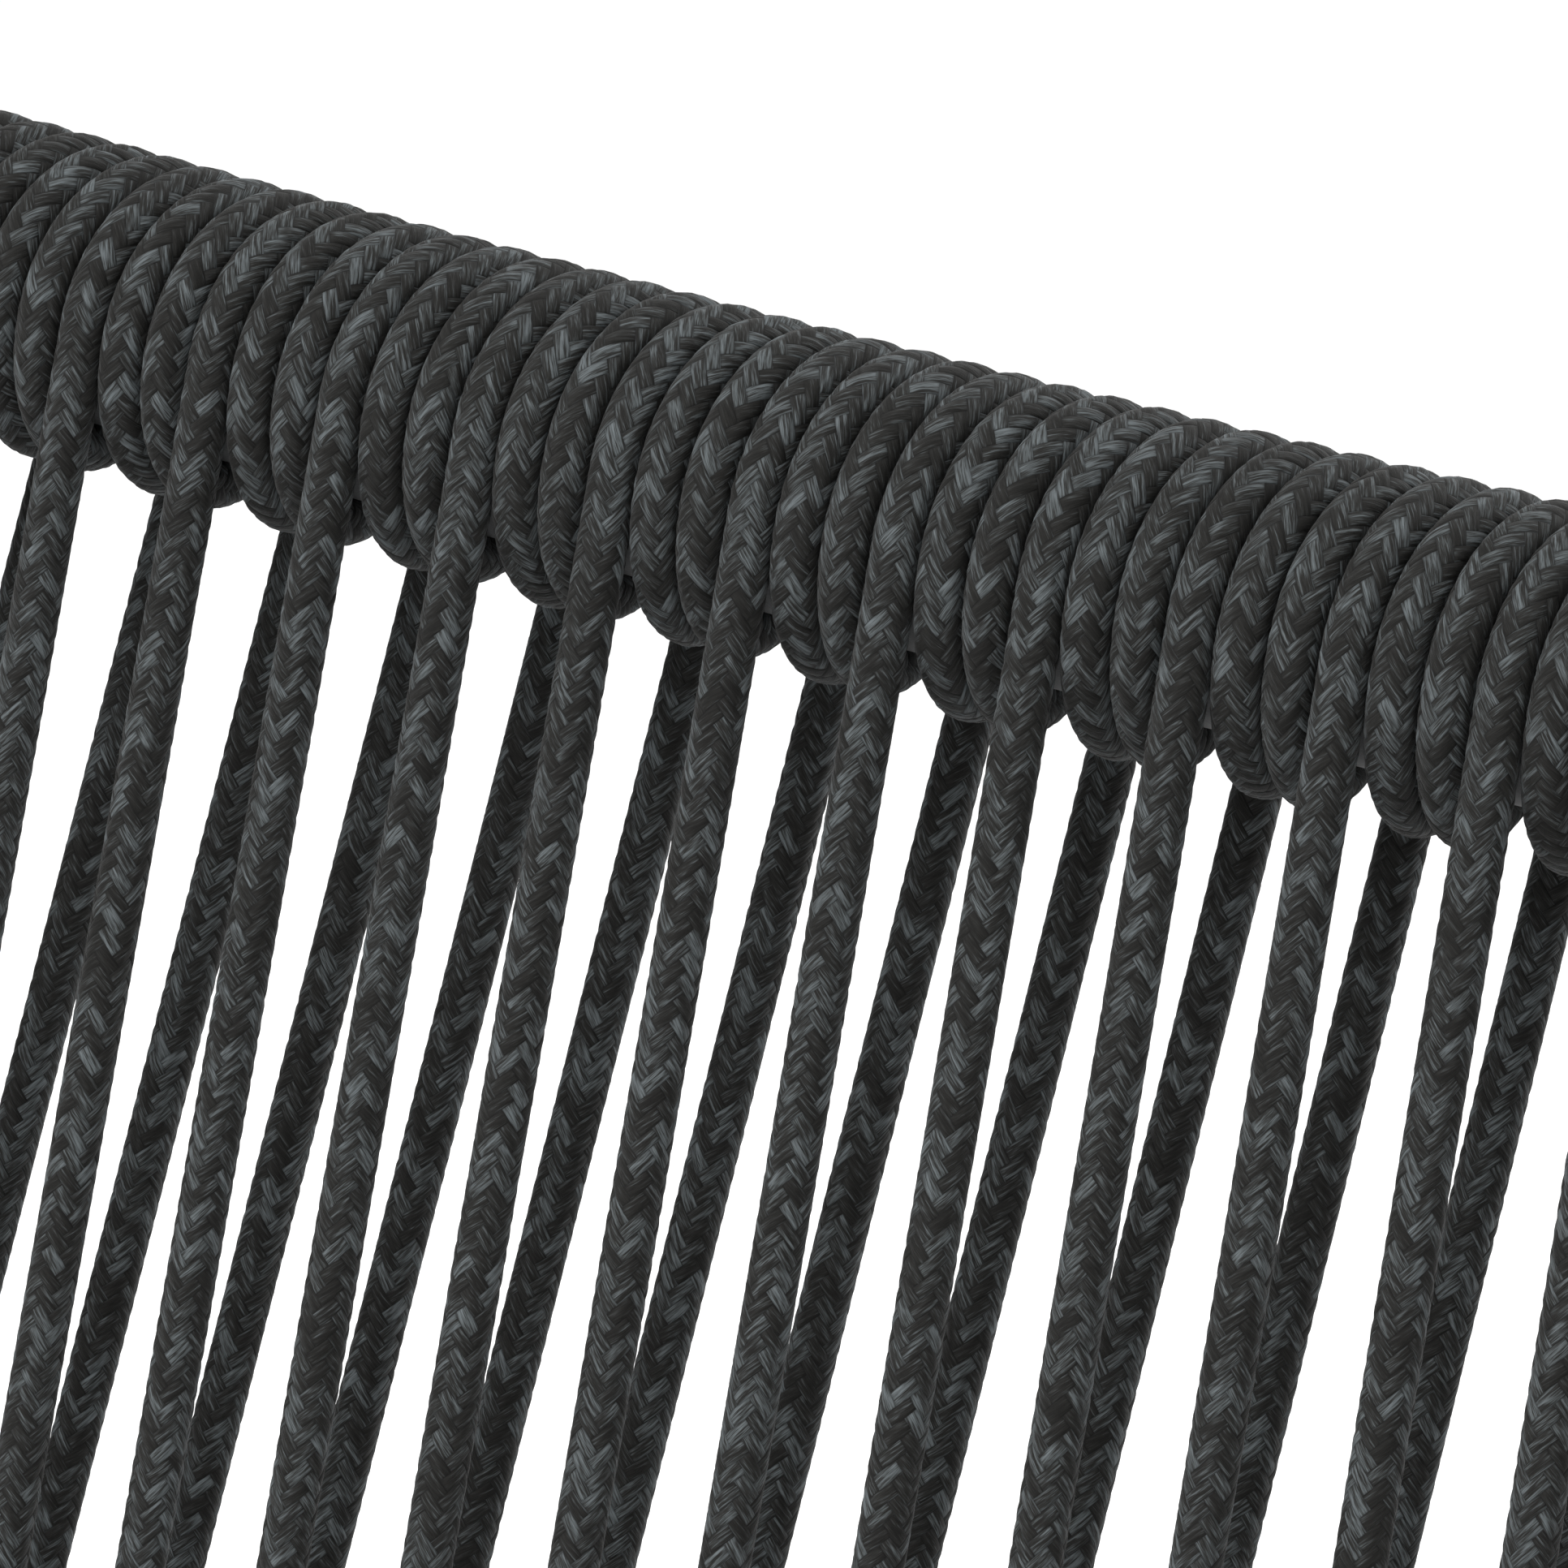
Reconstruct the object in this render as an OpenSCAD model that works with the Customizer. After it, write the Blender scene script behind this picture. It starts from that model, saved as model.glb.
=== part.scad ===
// Rope-strung panel: a bolted tube frame with one cord wound over two bowed rails.
// X runs along the rails, -Y is the front and Z is up. The origin is on the floor under the middle.
// The cord goes up the front, makes two spacing turns round the top rail and goes down the back.
// Round the bottom rail it makes two spacing turns again, and then it comes up as the next front run.

/* [Cord] */
// Diameter of the braided cord
cord_d = 7; // [5:0.5:9]
// Clear gap between neighbouring turns on the top rail
turn_gap = 0.3; // [0.2:0.1:1]
// Number of runs down the front
run_count = 23; // [5:2:31]
// Length of each straight cord tail under its clip
tail_length = 9; // [6:1:14]

/* [Rails] */
// Distance between the centre lines of the two rails
rail_spacing = 232; // [150:1:400]
// Outside diameter of the top rail, the elbows and the posts
top_rail_d = 32; // [25:1:40]
// Outside diameter of the bottom rail
bottom_rail_d = 25; // [16:1:32]
// Wall thickness of every tube
tube_wall = 2; // [1.5:0.1:2.5]
// Radius to which the top rail is bowed, so that its middle hangs lowest
bow_radius = 5400; // [3000:100:12000]
// Height of the bottom rail's centre line above the floor, at the middle
bottom_rail_height = 60; // [52:1:120]
// Clear gap between the end of the last clip and the plug inside the bottom rail
end_gap = 3; // [2:1:40]

/* [Corners] */
// Centre-line radius of the elbow's bend
elbow_radius = 36; // [30:1:50]
// Length of each elbow spigot inside its tube
spigot_length = 22; // [16:1:30]
// Length of the threaded plug in each end of the bottom rail
plug_length = 22; // [18:1:30]

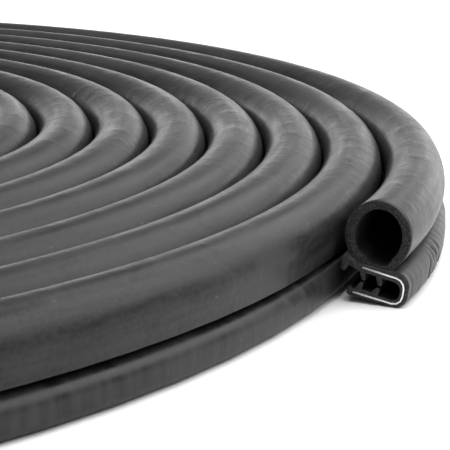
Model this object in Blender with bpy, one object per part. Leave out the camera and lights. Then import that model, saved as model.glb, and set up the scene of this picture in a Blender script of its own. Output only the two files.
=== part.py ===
"""Rubber edge trim: bulb trim seal wound into a flat coil that lies on the floor.

The strip has three pieces. A dense rubber channel grips the edge of a panel with four fins. A thin
metal core, bent to a U, runs inside the channel and makes it clamp. A hollow sponge bulb is bonded
along the top of the channel. In the coil the channel lies on its side, with its mouth towards the
middle of the coil, its closed nose outwards and its bulb on top.

The frame's origin is the middle of the coil's footprint on the floor and +Z is up. The strip's cut
end lies at +X, with its cut face looking along -Y. Sizes are in metres.
"""
import math

import bmesh
import bpy
from mathutils import Matrix, Vector

# Coil. The turns lie in a true spiral, and the number of turns is rounded to whole segments.
STRIP_LENGTH = 15.0
TURNS = 9.25
SEGMENTS_PER_TURN = 16
TURN_CLEARANCE = 0.0003

# The free end rolls over its nose, so that its open mouth lifts off the floor.
ROLL_ANGLE = math.radians(9.0)
ROLL_STEPS = 6

# The section, seen on the cut face. x runs outwards from the middle of the bulb and z runs up.
# Sponge bulb
BULB_RADIUS = 0.0125
BULB_WALL = 0.0030
BULB_FLOOR = 0.0010
BULB_FLAT = 0.0018
BULB_FOOT_INNER = 0.0054
BULB_FOOT_OUTER = 0.0080
HOLLOW_FLOOR_INNER = 0.0026
HOLLOW_FLOOR_OUTER = 0.0058
FLANK_ANGLE_OUTER = math.radians(-42.0)
FLANK_ANGLE_INNER = math.radians(225.0)
BULB_ARC_STEPS = 10
HOLLOW_ARC_STEPS = 6

# Dense rubber channel
BOND_GAP = 0.0003
CHANNEL_HEIGHT = 0.0128
UPPER_WALL = 0.0032
LOWER_WALL = 0.0035
NOSE_OVERHANG = 0.0015
NOSE_WALL = 0.0032
NOSE_CHAMFER = 0.0028
LIP_REACH = 0.0080

# Hook, the curled lip above the mouth
HOOK_GAP = 0.0004
HOOK_OVERHANG = 0.0026
HOOK_DROP = 0.0044
HOOK_THICKNESS = 0.0022
HOOK_ARM = 0.0070

# Fins that grip the panel. Each is a triangle that leans into the channel.
FIN_WIDTH = 0.0022
FIN_HEIGHT = 0.0026
FIN_LEAN = 0.0008
UPPER_FINS = (-0.0034, 0.0028)
LOWER_FINS = (-0.0041, 0.0023)

# Metal core
CORE_THICKNESS = 0.0006
CORE_CLEARANCE = 0.0003
CORE_UPPER_DEPTH = 0.0013
CORE_LOWER_DEPTH = 0.0016
CORE_NOSE_DEPTH = 0.0016
CORE_NOSE_CHAMFER = 0.0019
CORE_UPPER_REACH = 0.0037
CORE_LOWER_REACH = 0.0058

# Heights of the section's levels, measured from the middle of the bulb
BULB_FOOT_DEPTH = BULB_RADIUS - BULB_FLAT
CHANNEL_TOP = -(BULB_FOOT_DEPTH + BOND_GAP)
CHANNEL_BOTTOM = CHANNEL_TOP - CHANNEL_HEIGHT
CEILING = CHANNEL_TOP - UPPER_WALL
GROUND = CHANNEL_BOTTOM + LOWER_WALL
BULB_HEIGHT = -CHANNEL_BOTTOM

# The closed nose of the channel stands out past the bulb.
NOSE_REACH = BULB_RADIUS + NOSE_OVERHANG


def arc(radius, start, end, steps):
    """Return the points of an arc round the middle of the bulb, both ends included."""
    angles = [start + (end - start) * step / steps for step in range(steps + 1)]
    return [(radius * math.cos(angle), radius * math.sin(angle)) for angle in angles]


def bulb_outline():
    """Return the outside of the bulb: a round back on a flat foot."""
    back = arc(BULB_RADIUS, FLANK_ANGLE_OUTER, FLANK_ANGLE_INNER, BULB_ARC_STEPS)
    return back + [(-BULB_FOOT_INNER, -BULB_FOOT_DEPTH), (BULB_FOOT_OUTER, -BULB_FOOT_DEPTH)]


def hollow_outline():
    """Return the hollow of the bulb, one wall inside its back and with a thin flat floor."""
    floor = -BULB_FOOT_DEPTH + BULB_FLOOR
    back = arc(BULB_RADIUS - BULB_WALL, FLANK_ANGLE_OUTER, FLANK_ANGLE_INNER, HOLLOW_ARC_STEPS)
    return back + [(-HOLLOW_FLOOR_INNER, floor), (HOLLOW_FLOOR_OUTER, floor)]


def fin(position, level, height):
    """Return the three corners of a fin that stands on a wall at the given level."""
    return [
        (position - FIN_WIDTH / 2, level),
        (position + FIN_LEAN, level + height),
        (position + FIN_WIDTH / 2, level),
    ]


def channel_outline():
    """Return the outside of the channel with its hook, fins, lip and nose, in order round it.

    The hook's top runs along the inner flank of the bulb, a small gap away from it.
    """
    flank_x = BULB_RADIUS * math.cos(FLANK_ANGLE_INNER)
    flank_z = BULB_RADIUS * math.sin(FLANK_ANGLE_INNER)
    flank_slope = math.atan2(flank_z + BULB_FOOT_DEPTH, -flank_x - BULB_FOOT_INNER)
    crown_x = flank_x - HOOK_GAP * math.sin(flank_slope)
    crown_z = flank_z - HOOK_GAP * math.cos(flank_slope)
    reach = crown_x - HOOK_OVERHANG
    hook = [
        (-BULB_FOOT_INNER, CHANNEL_TOP),
        (crown_x, crown_z),
        (reach, CHANNEL_TOP - 0.3 * HOOK_DROP),
        (reach + 0.6 * HOOK_THICKNESS, CHANNEL_TOP - HOOK_DROP),
        (reach + 1.2 * HOOK_THICKNESS, CHANNEL_TOP - 0.4 * HOOK_DROP),
        (-HOOK_ARM, CEILING),
    ]
    ceiling = [corner for place in UPPER_FINS for corner in fin(place, CEILING, -FIN_HEIGHT)]
    end_wall = [(NOSE_REACH - NOSE_WALL, CEILING), (NOSE_REACH - NOSE_WALL, GROUND)]
    ground = [corner for place in LOWER_FINS for corner in fin(place, GROUND, FIN_HEIGHT)][::-1]
    lip = [(-LIP_REACH, GROUND), (-LIP_REACH, CHANNEL_BOTTOM)]
    nose = [
        (NOSE_REACH - NOSE_CHAMFER, CHANNEL_BOTTOM),
        (NOSE_REACH, CHANNEL_BOTTOM + NOSE_CHAMFER),
        (NOSE_REACH, CHANNEL_TOP - NOSE_CHAMFER),
        (NOSE_REACH - NOSE_CHAMFER, CHANNEL_TOP),
    ]
    return hook + ceiling + end_wall + ground + lip + nose


def core_line():
    """Return the middle line of the core: two legs joined round the nose of the channel."""
    upper = CHANNEL_TOP - CORE_UPPER_DEPTH
    lower = CHANNEL_BOTTOM + CORE_LOWER_DEPTH
    nose = NOSE_REACH - CORE_NOSE_DEPTH
    return [
        (-CORE_UPPER_REACH, upper),
        (nose - CORE_NOSE_CHAMFER, upper),
        (nose, upper - CORE_NOSE_CHAMFER),
        (nose, lower + CORE_NOSE_CHAMFER),
        (nose - CORE_NOSE_CHAMFER, lower),
        (-CORE_LOWER_REACH, lower),
    ]


def thick_line(points, thickness, extension=0.0):
    """Return the outline of a line of constant thickness, with mitred corners.

    extension lengthens the line at both of its ends.
    """
    directions = []
    for (x0, z0), (x1, z1) in zip(points, points[1:]):
        length = math.hypot(x1 - x0, z1 - z0)
        directions.append(((x1 - x0) / length, (z1 - z0) / length))
    one_side, other_side = [], []
    for place, (x, z) in enumerate(points):
        before = directions[max(place - 1, 0)]
        after = directions[min(place, len(directions) - 1)]
        along = (before[0] + after[0], before[1] + after[1])
        size = math.hypot(*along)
        mitre = thickness / 2 / (size / 2)
        across = (-along[1] / size * mitre, along[0] / size * mitre)
        push = {0: -extension, len(points) - 1: extension}.get(place, 0.0)
        x, z = x + before[0] * push, z + before[1] * push
        one_side.append((x + across[0], z + across[1]))
        other_side.append((x - across[0], z - across[1]))
    return one_side + other_side[::-1]


def widest_span(outlines):
    """Return the widest that the section gets at any one height."""
    edges = [pair for outline in outlines for pair in zip(outline, outline[1:] + outline[:1])]
    widest = 0.0
    for level in {z for outline in outlines for _, z in outline}:
        places = []
        for (x0, z0), (x1, z1) in edges:
            if min(z0, z1) <= level <= max(z0, z1):
                share = 0.0 if z0 == z1 else (level - z0) / (z1 - z0)
                places += [x0 + share * (x1 - x0)] if z0 != z1 else [x0, x1]
        widest = max(widest, max(places) - min(places))
    return widest


def coil_stations():
    """Return the place of the section at each station, from the inner end to the cut end.

    The turns lie as close as the widest part of the section lets them. Every turn has its
    stations at the same angles, so the flats of one turn lie beside the flats of the next.
    The whole coil is moved so that its footprint's middle is the origin.
    """
    step = math.tau / SEGMENTS_PER_TURN
    segments = round(TURNS * SEGMENTS_PER_TURN)
    whole_angle = segments * step
    span = widest_span([bulb_outline(), channel_outline()])
    pitch = (span + TURN_CLEARANCE) / math.cos(step / 2)
    outer_radius = STRIP_LENGTH / whole_angle + pitch * whole_angle / (2 * math.tau)

    angles = [step * place for place in range(segments, 0, -1)]
    angles += [step * place / ROLL_STEPS for place in range(ROLL_STEPS - 1, -1, -1)]
    pivot = Matrix.Translation((NOSE_REACH - NOSE_CHAMFER, 0.0, CHANNEL_BOTTOM))
    stations = []
    for angle in angles:
        radius = outer_radius - pitch * angle / math.tau
        roll = ROLL_ANGLE * max(0.0, 1.0 - angle / step)
        place = Matrix.Rotation(angle, 4, "Z") @ Matrix.Translation((radius, 0.0, BULB_HEIGHT))
        if roll > 0.0:
            place = place @ pivot @ Matrix.Rotation(roll, 4, "Y") @ pivot.inverted()
        stations.append(place)

    section = [Vector((x, 0.0, z)) for x, z in bulb_outline() + channel_outline()]
    corners = [place @ corner for place in stations for corner in section]
    middle_x = (min(corner.x for corner in corners) + max(corner.x for corner in corners)) / 2
    middle_y = (min(corner.y for corner in corners) + max(corner.y for corner in corners)) / 2
    centring = Matrix.Translation((-middle_x, -middle_y, 0.0))
    return [centring @ place for place in stations]


def sweep(name, outlines, material, collection):
    """Sweep a flat section, with its holes, through every station of the coil.

    outlines holds the outside of the section first and then its holes.
    """
    bm = bmesh.new()
    for outline in outlines:
        corners = [bm.verts.new((x, 0.0, z)) for x, z in outline]
        for first, second in zip(corners, corners[1:] + corners[:1]):
            bm.edges.new((first, second))
    bmesh.ops.triangle_fill(bm, use_beauty=True, use_dissolve=False, edges=bm.edges[:])
    stations = coil_stations()
    bmesh.ops.transform(bm, matrix=stations[0], verts=bm.verts[:])
    front = bm.faces[:]
    for place, (previous, station) in enumerate(zip(stations, stations[1:])):
        moved = bmesh.ops.extrude_face_region(bm, geom=front)["geom"]
        if place:
            bmesh.ops.delete(bm, geom=front, context="FACES")
        front = [item for item in moved if isinstance(item, bmesh.types.BMFace)]
        corners = [item for item in moved if isinstance(item, bmesh.types.BMVert)]
        bmesh.ops.transform(bm, matrix=station @ previous.inverted(), verts=corners)
    bmesh.ops.recalc_face_normals(bm, faces=bm.faces[:])

    mesh = bpy.data.meshes.new(name)
    bm.to_mesh(mesh)
    bm.free()
    mesh.materials.append(material)
    mesh.shade_smooth()
    mesh.set_sharp_from_angle(angle=math.radians(35.0))
    strip = bpy.data.objects.new(name, mesh)
    collection.objects.link(strip)
    return strip


def finish(name, colour, roughness, metallic):
    """Return a Principled material."""
    material = bpy.data.materials.new(name)
    material.use_nodes = True
    shader = material.node_tree.nodes["Principled BSDF"]
    shader.inputs["Base Color"].default_value = (*colour, 1.0)
    shader.inputs["Roughness"].default_value = roughness
    shader.inputs["Metallic"].default_value = metallic
    material.diffuse_color = (*colour, 1.0)
    return material


def main():
    """Build the three pieces of the strip as one coil."""
    for leftover in list(bpy.data.objects):
        bpy.data.objects.remove(leftover)
    collection = bpy.data.collections.new("rubber_edge_trim")
    bpy.context.scene.collection.children.link(collection)

    sponge = finish("sponge_rubber", (0.035, 0.035, 0.037), 0.75, 0.0)
    rubber = finish("dense_rubber", (0.022, 0.022, 0.024), 0.5, 0.0)
    steel = finish("core_steel", (0.72, 0.72, 0.70), 0.3, 1.0)

    core = thick_line(core_line(), CORE_THICKNESS)
    slot = thick_line(core_line(), CORE_THICKNESS + 2 * CORE_CLEARANCE, CORE_CLEARANCE)
    sweep("sponge_bulb", [bulb_outline(), hollow_outline()], sponge, collection)
    sweep("rubber_channel", [channel_outline(), slot], rubber, collection)
    sweep("metal_core", [core], steel, collection)


main()
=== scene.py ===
"""Dressing of a rubber edge trim: a bulb trim seal wound into a flat coil on a white floor.

Every piece of the strip is modelled straight, along +X, with its section drawn across it. It is
then rolled up at its free end and wound round the spiral of the coil, so that each piece stands
where its solid stands in the frame. Sizes are in metres, written as millimetres times MM, but
those of a section are in plain millimetres from the middle of the bulb.
"""
from __future__ import annotations

import logging
import math
from contextlib import contextmanager
from dataclasses import dataclass, replace
from enum import Enum
from typing import Callable, Iterator

import bmesh
import bpy
import numpy as np
from mathutils import Matrix, Vector


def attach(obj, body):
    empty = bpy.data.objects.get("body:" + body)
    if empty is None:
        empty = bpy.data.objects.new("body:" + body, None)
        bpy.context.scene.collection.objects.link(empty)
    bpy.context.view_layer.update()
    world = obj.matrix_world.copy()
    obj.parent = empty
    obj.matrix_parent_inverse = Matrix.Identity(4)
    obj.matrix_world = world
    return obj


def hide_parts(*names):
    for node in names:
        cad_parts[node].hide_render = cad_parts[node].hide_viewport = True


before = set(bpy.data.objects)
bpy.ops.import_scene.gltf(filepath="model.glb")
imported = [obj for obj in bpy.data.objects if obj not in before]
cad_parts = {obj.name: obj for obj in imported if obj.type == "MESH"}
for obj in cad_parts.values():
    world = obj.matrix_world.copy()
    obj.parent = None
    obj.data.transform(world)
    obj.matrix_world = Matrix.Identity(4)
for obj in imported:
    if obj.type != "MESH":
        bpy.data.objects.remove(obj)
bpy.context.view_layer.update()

LOG = logging.getLogger("edge_trim")
MM = 0.001
BODY = "root"
PLACE_ATTRIBUTE = "strip_place"
MERGE_NEAR = 0.02 * MM
CORNER_NEAR = 0.001 * MM
WIDE_ROUND = 1.5
WIDE_STEPS = 5
SMALL_STEPS = 2
TIP_ROUND = 0.5
SMOOTH_ANGLE = math.radians(50.0)

# The Mix node's sockets for colours: its two inputs and its output.
MIX_FIRST, MIX_SECOND, MIX_RESULT = 6, 7, 2

Pair = tuple[float, float]
Triple = tuple[float, float, float]


class End(Enum):
    """The two ends of the strip."""

    CUT = "cut"
    INNER = "inner"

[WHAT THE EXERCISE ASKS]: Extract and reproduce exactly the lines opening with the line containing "core = thick_line(core_line(), CORE_THICKNESS)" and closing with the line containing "a white floor.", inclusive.

[ANSWER TO THE EXERCISE]:
    core = thick_line(core_line(), CORE_THICKNESS)
    slot = thick_line(core_line(), CORE_THICKNESS + 2 * CORE_CLEARANCE, CORE_CLEARANCE)
    sweep("sponge_bulb", [bulb_outline(), hollow_outline()], sponge, collection)
    sweep("rubber_channel", [channel_outline(), slot], rubber, collection)
    sweep("metal_core", [core], steel, collection)


main()
=== scene.py ===
"""Dressing of a rubber edge trim: a bulb trim seal wound into a flat coil on a white floor.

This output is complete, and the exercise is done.